Implementing JPK_KR_PD requires a combination of accounting, tax and technology expertise. This is particularly important for companies operating internationally, which need to take into account both Polish reporting obligations and local accounting requirements applicable to foreign branches.
getsix® can support entrepreneurs and companies in analysing JPK_CIT obligations, assessing the scope of reportable data and organising accounting processes. Depending on the company’s needs, support may include accounting services in Poland, tax advisory in Poland and assistance with aligning finance and accounting processes with electronic reporting requirements.
Summary: JPK_KR_PD and foreign branches
The individual tax ruling of 2 April 2026 confirms a favourable approach to JPK_KR_PD reporting for self-accounting foreign branches of Polish companies. The Director of the National Revenue Information stated that the obligation to submit accounting books under Article 9(1c) and 9(1e) of the Polish Corporate Income Tax Act should not cover books kept independently by such branches.
For businesses, this means a reduced risk that a Polish company will have to adapt the full local accounting books of a foreign branch to the Polish JPK_KR_PD structure. At the same time, the parent company should still keep records in a way that makes it possible to determine the correct CIT settlement in Poland.

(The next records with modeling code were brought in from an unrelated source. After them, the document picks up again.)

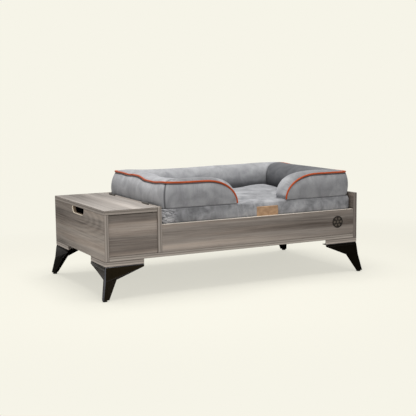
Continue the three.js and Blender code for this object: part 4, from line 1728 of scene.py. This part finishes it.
@dataclass
class BaseCushion:
    """The base cushion: a sewn box with soft corners, domed where nothing lies on it."""

    cell: float = 0.0085
    corner: float = 0.008
    brow: float = 0.008
    """Width of the rounding at its top and bottom."""
    inset: float = 0.0005
    dome: float = 0.0215
    soft: float = 0.055
    """How far from the bolster the dome takes to rise."""
    gap: float = 0.0012
    """The room between the cushion and the boards round it."""

    def __post_init__(self) -> None:
        """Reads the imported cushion's place and the free part of its top."""
        self.low, self.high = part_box("mattress_base")
        self.well_low = Vector((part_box("bolster_left")[1].x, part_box("bolster_front_left")[1].y, 0))
        self.well_high = Vector((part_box("bolster_right")[0].x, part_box("bolster_back")[0].y, 0))
        self.gap_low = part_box("bolster_front_left")[1].x
        self.gap_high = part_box("bolster_front_right")[0].x
        self.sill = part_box("front_rail")[1].z

    def free(self, x: float, y: float) -> float:
        """How free the top is at a place.

        Args:
            x: The place along X.
            y: The place along Y.

        Returns:
            0 under the bolster, and 1 well inside the bed or in the entry.
        """
        well = min(
            smoothstep(0, self.soft, x - self.well_low.x),
            smoothstep(0, 0.4 * self.soft, self.well_high.x - x),
            smoothstep(-0.01, 0.4 * self.soft, self.well_high.y - y),
        )
        inside = smoothstep(-0.05, 0.02, y - self.well_low.y)
        gap = min(smoothstep(-0.005, 0.05, x - self.gap_low), smoothstep(-0.005, 0.05, self.gap_high - x))
        return well * max(inside, gap * (1 - inside))

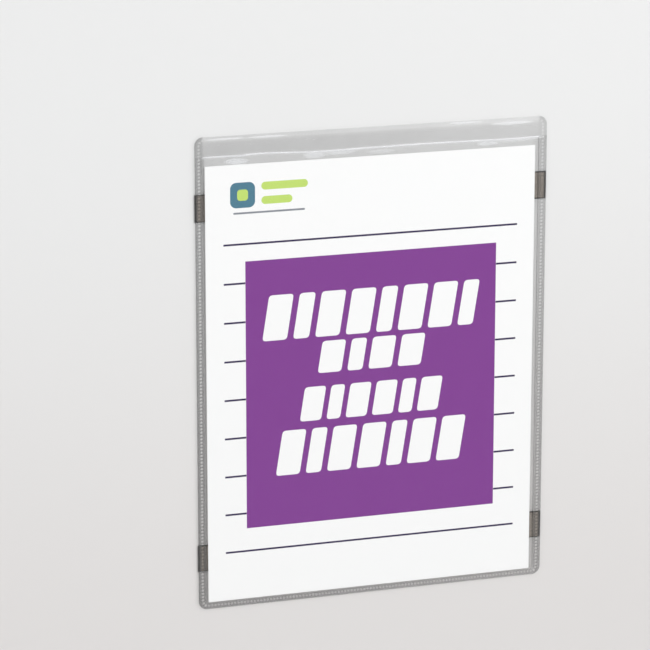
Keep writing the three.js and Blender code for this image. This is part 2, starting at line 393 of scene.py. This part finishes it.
# Magnet: colours, streaks along the strip, specks and gloss
MAGNET_DARK = (0.024, 0.021, 0.019)
MAGNET_PALE = (0.050, 0.044, 0.040)
MAGNET_SPECK = (0.09, 0.083, 0.077)
STREAK_SCALE = 500
STREAK_ALONG = 0.05
SPECK_SCALE = 2500
SPECK_SPAN = (0.55, 0.75)
SPECK_SHARE = 0.5
MAGNET_ROUGHNESS = (0.5, 0.72)
MAGNET_RELIEF = 0.05 * MM

# Paper and inks: colours, fibre, mottle and gloss
PAPER_DARK = (0.915, 0.912, 0.908)
PAPER_PALE = (0.950, 0.948, 0.944)
PAPER_ROUGHNESS = 0.6
FIBRE_SCALE = 1500
FIBRE_RELIEF = 0.03 * MM
VIOLET = (0.216, 0.038, 0.282)
INDIGO = (0.030, 0.016, 0.075)
TEAL = (0.07, 0.20, 0.28)
LIME = (0.55, 0.74, 0.16)
INK_GREY = (0.25, 0.27, 0.30)
MOTTLE_SCALE = 700
MOTTLE_SHADE = 0.93
INK_ROUGHNESS = (0.42, 0.5)

# Adhesive: haze and gloss, its colours, and the distances from the ends over which it thins
HAZE_SCALE = 900
HAZE_ALONG = 0.08
ADHESIVE_ROUGHNESS = (0.45, 0.65)
ADHESIVE_DARK = (0.215, 0.186, 0.160)
ADHESIVE_PALE = (0.385, 0.340, 0.298)
ADHESIVE_END = (0.070, 0.060, 0.053)
END_FADE = (0.7 * MM, 1.5 * MM)

# Share of its grey that a film keeps in its shadow, since clear film lets most light through
SHADOW_SHARE = 0.4

# Weld dots: the bowl's share over which one shows, how far it clears the grey, and the shares of
# that which are left along the bottom, along the top and at the sides above the lip
DOT_FADE = (0.03, 0.35)
DOT_CLEARS = 1.0
BOTTOM_DOT_SHARE = 0.6
TOP_DOT_SHARE = 0.25
OPEN_DOT_SHARE = 0.55

# Painted highlights of the lip and patches: strengths, colours, and the patches' place, half sizes
# (mm) and share
CUT_HIGHLIGHT_STRENGTH = 0.5
SHEEN_STRENGTH = 0.42
SHEEN_FADE = (5.3 * MM, 5.9 * MM)
PALE_FADE = (0.0, 0.05)
FILM_GREY = (0.06, 0.06, 0.062)
FILM_HIGHLIGHT = (0.80, 0.81, 0.83)
FRONT_PATCHES = ((-89, -3.6, 9, 2.6, 0.85), (-39, -2.7, 9, 2.5, 0.65), (-22, -2.0, 13, 2.0, 0.6),
                 (4, -3.2, 12, 1.6, 0.4), (74.5, -2.6, 9, 1.9, 0.7), (96, -1.3, 18, 1.7, 0.5))
BACK_PATCHES = ((-95.5, -1.9, 14, 0.7, 0.5), (-68, -2.0, 14, 0.7, 0.6), (61, -1.3, 12, 0.7, 0.7),
                (92, -3.3, 15, 1.2, 0.5))


def new_material(name):
    """An empty material with a Principled shader on its output."""
    material = bpy.data.materials.new(name)
    material.use_nodes = True
    tree = material.node_tree
    tree.nodes.clear()
    shader = tree.nodes.new("ShaderNodeBsdfPrincipled")
    output = tree.nodes.new("ShaderNodeOutputMaterial")
    tree.links.new(shader.outputs["BSDF"], output.inputs["Surface"])
    return material, tree, shader


def math_node(tree, operation, *values):
    """A Math node fed with numbers or sockets, as one output."""
    node = tree.nodes.new("ShaderNodeMath")
    node.operation = operation
    for socket, value in zip(node.inputs, values):
        if isinstance(value, (int, float)):
            socket.default_value = value
        else:
            tree.links.new(value, socket)
    return node.outputs[0]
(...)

The key practical conclusion is clear: the new position of the Polish tax authority does not eliminate analytical and documentation obligations, but it significantly clarifies the scope of reporting for accounting books of self-accounting foreign branches under JPK_KR_PD.
Legal basis
- Individual tax ruling issued by the Director of the National Revenue Information on 2 April 2026, ref. no. 0111-KDIB1-2.4010.34.2026.2.EKB.